### TASK TO CARRY OUT
Begin at the first line below and copy each line exactly, ending with the line where "(-1, 1), helpers))" appears.

### PROVIDED MATERIAL
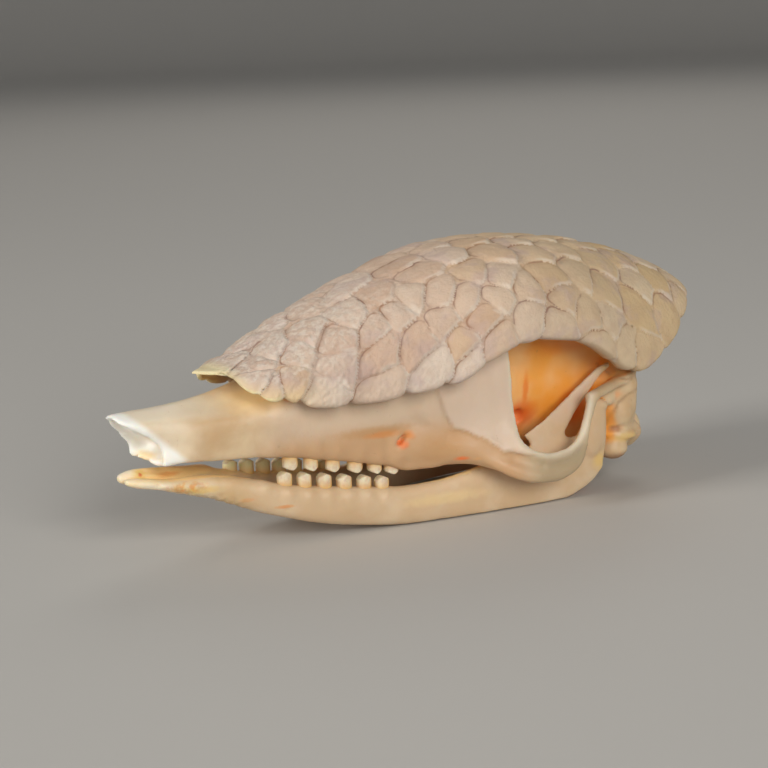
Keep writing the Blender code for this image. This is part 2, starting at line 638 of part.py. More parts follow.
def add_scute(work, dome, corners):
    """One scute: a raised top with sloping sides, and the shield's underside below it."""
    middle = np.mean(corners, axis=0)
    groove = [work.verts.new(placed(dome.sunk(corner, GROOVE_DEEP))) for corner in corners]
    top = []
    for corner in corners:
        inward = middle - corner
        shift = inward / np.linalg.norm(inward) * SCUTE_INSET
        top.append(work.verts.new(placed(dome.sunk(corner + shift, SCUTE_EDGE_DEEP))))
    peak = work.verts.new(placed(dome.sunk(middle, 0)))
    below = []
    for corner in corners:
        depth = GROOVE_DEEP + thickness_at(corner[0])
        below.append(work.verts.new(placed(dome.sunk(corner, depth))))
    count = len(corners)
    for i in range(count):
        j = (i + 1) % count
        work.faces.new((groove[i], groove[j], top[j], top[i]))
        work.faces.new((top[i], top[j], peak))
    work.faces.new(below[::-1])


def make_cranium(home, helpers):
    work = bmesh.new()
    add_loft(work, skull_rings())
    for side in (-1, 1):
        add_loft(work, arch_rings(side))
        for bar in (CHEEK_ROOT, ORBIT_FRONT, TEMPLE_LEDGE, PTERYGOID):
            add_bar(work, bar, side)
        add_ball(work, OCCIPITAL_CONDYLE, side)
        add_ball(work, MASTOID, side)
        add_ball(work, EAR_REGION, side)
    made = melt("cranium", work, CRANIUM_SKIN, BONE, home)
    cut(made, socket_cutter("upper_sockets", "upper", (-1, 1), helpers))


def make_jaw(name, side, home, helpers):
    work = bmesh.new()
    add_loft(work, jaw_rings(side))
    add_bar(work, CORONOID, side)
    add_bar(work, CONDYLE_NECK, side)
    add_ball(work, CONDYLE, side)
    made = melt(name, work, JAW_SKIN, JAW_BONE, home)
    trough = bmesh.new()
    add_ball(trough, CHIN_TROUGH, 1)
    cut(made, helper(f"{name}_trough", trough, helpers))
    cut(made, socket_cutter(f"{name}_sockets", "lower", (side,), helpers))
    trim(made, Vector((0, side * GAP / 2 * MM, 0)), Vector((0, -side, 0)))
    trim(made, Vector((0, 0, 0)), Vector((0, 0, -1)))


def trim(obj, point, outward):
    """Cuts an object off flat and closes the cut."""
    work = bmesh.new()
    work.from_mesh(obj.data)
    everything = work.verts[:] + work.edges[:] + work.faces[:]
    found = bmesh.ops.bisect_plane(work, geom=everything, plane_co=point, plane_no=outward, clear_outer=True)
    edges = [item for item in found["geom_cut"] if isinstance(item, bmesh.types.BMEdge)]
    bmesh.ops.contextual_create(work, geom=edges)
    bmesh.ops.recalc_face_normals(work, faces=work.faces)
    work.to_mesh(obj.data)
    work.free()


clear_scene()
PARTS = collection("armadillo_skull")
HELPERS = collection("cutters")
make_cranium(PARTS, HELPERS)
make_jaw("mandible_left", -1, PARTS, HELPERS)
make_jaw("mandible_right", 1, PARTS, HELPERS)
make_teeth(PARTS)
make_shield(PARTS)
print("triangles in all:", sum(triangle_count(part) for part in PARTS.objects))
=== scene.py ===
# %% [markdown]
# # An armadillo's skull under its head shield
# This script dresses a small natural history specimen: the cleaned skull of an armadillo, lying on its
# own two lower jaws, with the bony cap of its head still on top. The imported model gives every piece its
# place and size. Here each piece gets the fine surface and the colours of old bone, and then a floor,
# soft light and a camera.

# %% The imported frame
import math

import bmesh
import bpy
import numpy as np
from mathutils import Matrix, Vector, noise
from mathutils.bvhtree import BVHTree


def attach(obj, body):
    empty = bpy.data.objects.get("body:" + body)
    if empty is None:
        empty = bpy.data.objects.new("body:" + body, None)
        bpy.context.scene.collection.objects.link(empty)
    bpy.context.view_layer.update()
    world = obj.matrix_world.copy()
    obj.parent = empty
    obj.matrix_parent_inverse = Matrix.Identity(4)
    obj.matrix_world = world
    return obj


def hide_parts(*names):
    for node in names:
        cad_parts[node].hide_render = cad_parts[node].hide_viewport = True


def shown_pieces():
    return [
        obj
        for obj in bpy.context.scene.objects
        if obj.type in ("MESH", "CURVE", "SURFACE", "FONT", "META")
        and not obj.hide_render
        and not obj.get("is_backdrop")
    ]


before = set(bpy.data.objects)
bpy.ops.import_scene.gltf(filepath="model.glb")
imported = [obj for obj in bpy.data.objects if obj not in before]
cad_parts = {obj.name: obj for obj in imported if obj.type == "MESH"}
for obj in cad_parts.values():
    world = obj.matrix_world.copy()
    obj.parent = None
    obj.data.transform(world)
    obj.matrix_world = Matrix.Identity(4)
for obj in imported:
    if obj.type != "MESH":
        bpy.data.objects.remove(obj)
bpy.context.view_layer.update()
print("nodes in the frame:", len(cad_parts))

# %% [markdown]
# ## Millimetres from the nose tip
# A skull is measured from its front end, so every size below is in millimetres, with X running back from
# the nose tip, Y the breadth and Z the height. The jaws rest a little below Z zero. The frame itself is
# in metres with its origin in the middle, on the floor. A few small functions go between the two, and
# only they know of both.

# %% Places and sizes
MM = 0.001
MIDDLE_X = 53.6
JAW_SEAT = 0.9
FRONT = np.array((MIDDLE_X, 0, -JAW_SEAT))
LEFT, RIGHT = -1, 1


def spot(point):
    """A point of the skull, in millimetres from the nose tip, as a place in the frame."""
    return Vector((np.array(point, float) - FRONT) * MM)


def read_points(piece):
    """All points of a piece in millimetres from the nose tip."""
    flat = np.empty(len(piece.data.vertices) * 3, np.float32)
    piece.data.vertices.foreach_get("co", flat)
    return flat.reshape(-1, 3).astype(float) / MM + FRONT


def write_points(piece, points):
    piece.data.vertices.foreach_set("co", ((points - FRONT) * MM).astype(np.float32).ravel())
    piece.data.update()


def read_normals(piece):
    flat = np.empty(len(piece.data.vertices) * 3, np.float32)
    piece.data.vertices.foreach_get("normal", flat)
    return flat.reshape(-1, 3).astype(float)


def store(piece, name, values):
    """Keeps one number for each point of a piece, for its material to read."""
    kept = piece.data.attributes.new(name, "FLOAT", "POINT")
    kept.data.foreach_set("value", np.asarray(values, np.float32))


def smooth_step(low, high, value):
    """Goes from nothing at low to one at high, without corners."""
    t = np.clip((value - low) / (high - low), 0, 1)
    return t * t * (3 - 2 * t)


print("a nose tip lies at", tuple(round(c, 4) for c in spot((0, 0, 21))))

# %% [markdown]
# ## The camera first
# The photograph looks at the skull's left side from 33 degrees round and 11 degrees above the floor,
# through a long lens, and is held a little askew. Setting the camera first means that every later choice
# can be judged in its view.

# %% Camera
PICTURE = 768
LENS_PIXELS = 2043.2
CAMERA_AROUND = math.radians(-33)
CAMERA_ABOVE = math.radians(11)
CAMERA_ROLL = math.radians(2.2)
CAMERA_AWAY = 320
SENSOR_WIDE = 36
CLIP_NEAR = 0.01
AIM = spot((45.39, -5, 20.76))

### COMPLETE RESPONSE
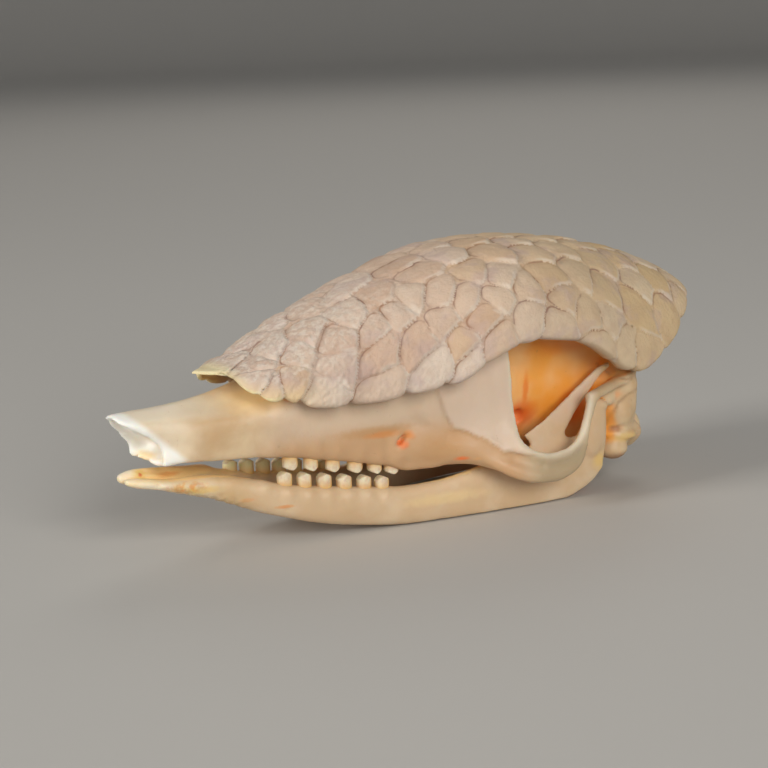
Keep writing the Blender code for this image. This is part 2, starting at line 638 of part.py. More parts follow.
def add_scute(work, dome, corners):
    """One scute: a raised top with sloping sides, and the shield's underside below it."""
    middle = np.mean(corners, axis=0)
    groove = [work.verts.new(placed(dome.sunk(corner, GROOVE_DEEP))) for corner in corners]
    top = []
    for corner in corners:
        inward = middle - corner
        shift = inward / np.linalg.norm(inward) * SCUTE_INSET
        top.append(work.verts.new(placed(dome.sunk(corner + shift, SCUTE_EDGE_DEEP))))
    peak = work.verts.new(placed(dome.sunk(middle, 0)))
    below = []
    for corner in corners:
        depth = GROOVE_DEEP + thickness_at(corner[0])
        below.append(work.verts.new(placed(dome.sunk(corner, depth))))
    count = len(corners)
    for i in range(count):
        j = (i + 1) % count
        work.faces.new((groove[i], groove[j], top[j], top[i]))
        work.faces.new((top[i], top[j], peak))
    work.faces.new(below[::-1])


def make_cranium(home, helpers):
    work = bmesh.new()
    add_loft(work, skull_rings())
    for side in (-1, 1):
        add_loft(work, arch_rings(side))
        for bar in (CHEEK_ROOT, ORBIT_FRONT, TEMPLE_LEDGE, PTERYGOID):
            add_bar(work, bar, side)
        add_ball(work, OCCIPITAL_CONDYLE, side)
        add_ball(work, MASTOID, side)
        add_ball(work, EAR_REGION, side)
    made = melt("cranium", work, CRANIUM_SKIN, BONE, home)
    cut(made, socket_cutter("upper_sockets", "upper", (-1, 1), helpers))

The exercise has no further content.